HDP’li Buldan, Kılıçdaroğlu ile görüşmesinde, siyasi görüşü ne olursa olsun dayanışma ruhunun olduğunu belirterek, "Acımız yaralarımız aynı, ancak şunu da ifade etmek isterim ki iktidarın bu depremde bu afette enkazın altında kaldığını belirtmek isterim. Enkazın altında insanlar çıktı bu depremde. Umut var. Hepimizin acısı aynı, yaralarımızı sarmaya çalışıyoruz. Şu da bir gerçek ki enkazın altından insanlık çıktı. Siyasi görüşü ne olursa olsun, mezhebi ne olursa olsun, inancı ne olursa olsun insanlar bir dayanışma ruhuyla birbirlerine sahip çıktılar. Hayatta kalmamızın tek sebebi bu, bizi belki de toplumu güçlendirecek olan da bu ruhtur. Yaramız ve acımız çok büyük, bu yaraları ve acıları en kısa zamanda sarmak ve tedavi etmek umudundayız. Diyarbakır gibi bir kentte belki çok fazla yıkım yok ama enkazın altında hala insanlar var. İlk günden beri bütün imkanlarımızı seferber ettik ancak görüyorsunuz belediye eş başkanlarımız cezaevinde ve onların yerine kayyumlar atandı. Belediyelerimiz gasbedildi. Bu durum olmamış olsaydı bu yaralar çok daha çabuk sarılmış olacaktı. Kısacası hepimize geçmiş olsun. Hepimizin başı sağ olsun" dedi.

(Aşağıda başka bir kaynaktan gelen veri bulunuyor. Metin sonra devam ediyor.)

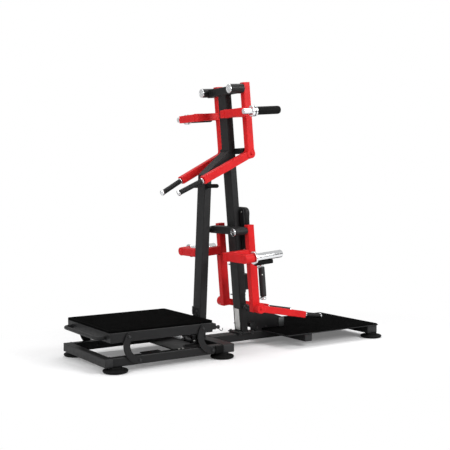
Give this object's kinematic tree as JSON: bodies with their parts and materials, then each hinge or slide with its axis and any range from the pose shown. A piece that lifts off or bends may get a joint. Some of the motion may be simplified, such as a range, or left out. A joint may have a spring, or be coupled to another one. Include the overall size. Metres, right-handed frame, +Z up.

Kılıçdaroğlu da, Buldan’a "Gerçekten Türkiye’de herkesin kalbi bu bölge için atıyor. Deprem bizi, toplumu birbirine kenetledi. Acıları sarmak istiyoruz. Beraber olmak istiyoruz. Birlikte olmak istiyoruz. Acıları paylaştığımız zaman azaltabileceğimize inanıyorum. Binaların sağlıklı yapılmaması, düzenli kontrol edilmemesi, bu sorunlar var. Ama asıl büyük sorun, depremin yaşandığı bu ortamda sağlıklı ve tutarlı bir koordinasyonun olmamasıdır. Bu koordinasyonun olmamasının getirdiği acılar var. Bu vesileyle enkaz kaldırma çalışmalarında çalışan, emek harcayan AFAD, sivil toplum örgütleri, siviller var. Hepsine teşekkür ediyoruz. Deprem bölgesindeki bütün illeri gezdim, acıları gördüm. Acılar hepimizin ortak acısı, siz de ifade ettiniz. Ortak acıyı paylaşacağız. İnşallah Türkiye bir daha benzer sorunlarla karşı karşıya kalmaz. Yaralar da umarım kısa süre içerisinde sarılır" diye cevap verdi.